FIG. 1 shows an example of a four word associative array with a five bit word width. In the FIG. 1 example, when an incoming five bit data word B.sub.0 -B.sub.4 is broadcasted to the associative array, the bits at each site in the array are checked en-masse. That is, the following logic is solved for each storage site in the array: EQU An xor Bn=Mn
Where An is the stored bit value in column n of a row in the associative array and Bn is the broadcasted bit at column n.
A word match signal MATCH can then be generated as follows: EQU M0 and M1 and M2 and M3 and M4=MATCH
That is, if all the individual bits in a row of the associative array match the broadcasted word, then the MATCH signal active state is generated for that row. In the FIG. 1 example, if the broadcasted word B.sub.0 -B.sub.4 consists of the bit sequence 00101, then word two (WORD2) in the associative array is uniquely matched.
The match signal out of the associative array addresses a secondary array, as shown in FIG. 2. More specifically, when a match occurs in the associative array, the active match signal generated for the matched row turns on an associated row driver to the secondary array. For example, if WORD2 is a match in the associative array, then its associated driver D2 is turned on. Note that a "no match" state could be easily determined by forming the logical "OR" of all of the match signal outputs of the associative array. A no match condition is equal to a false or "0" output. Further note that two or more matches in the associative array cause two or more row drivers to be turned on, a situation that leaves the outputs C.sub.0 -C.sub.3 of the secondary array in an ambiguous state.
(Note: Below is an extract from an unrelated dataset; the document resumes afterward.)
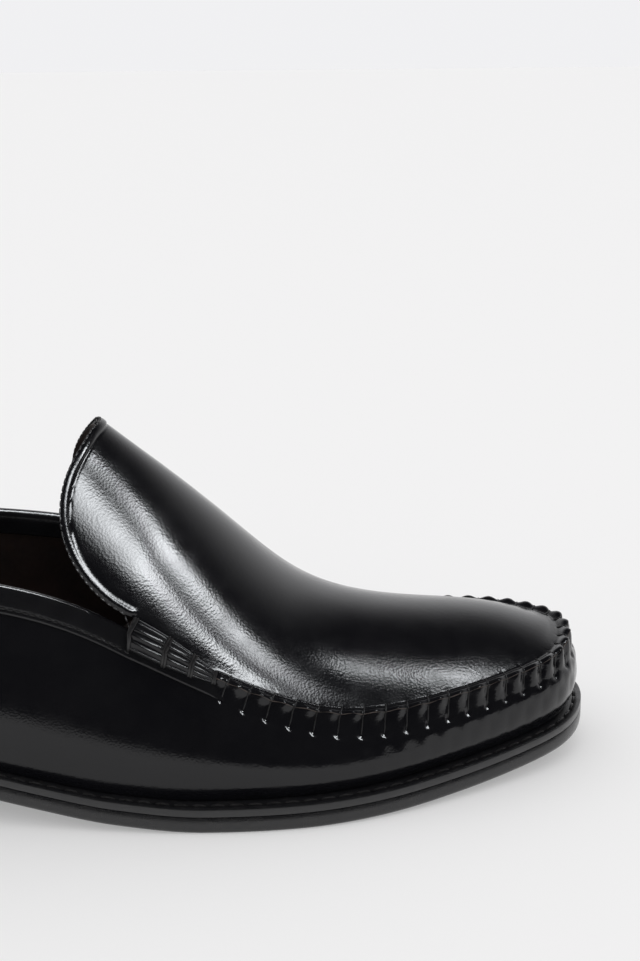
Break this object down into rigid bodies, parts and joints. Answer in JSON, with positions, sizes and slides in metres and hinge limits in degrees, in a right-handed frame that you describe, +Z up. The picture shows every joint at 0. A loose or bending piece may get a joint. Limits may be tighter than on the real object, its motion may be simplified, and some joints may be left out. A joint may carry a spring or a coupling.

One of the consequences of a multiple match malfunction in the TLB of a microprocessor is that it can take several processor clock cycles to detect. These malfunctions are hard to trouble shoot, since the states of the processor move further away from the error state with each clock cycle prior to detection. Initialization of the software to detect multiple matches on the fly adds overhead to system operation, thus slowing the system down.
In addition to system malfunction from a software standpoint, the driver circuit and power supply distribution mechanism of the translation look-aside buffer may be over-stressed due to the multiple matches. Since driver speed is very critical to fast system operation, a greater relative power is used on the driver circuit. If two or more drivers are on at any given time, these circuits and their supply traces are over-stressed with large current densities. This may cause other circuits to operate in an undesired mode, or, in the worst case, can lead to catastrophic failure of the circuit.
Existing solutions to the problem of multiple match detection in an associative array rely on either sequential detection mechanisms, inhibiting operations, or binary search techniques. Each of these solutions requires extra circuitry in the critical circuit path, requires a relatively long time to resolve the problem, and uses a relatively large amount of chip area to implement.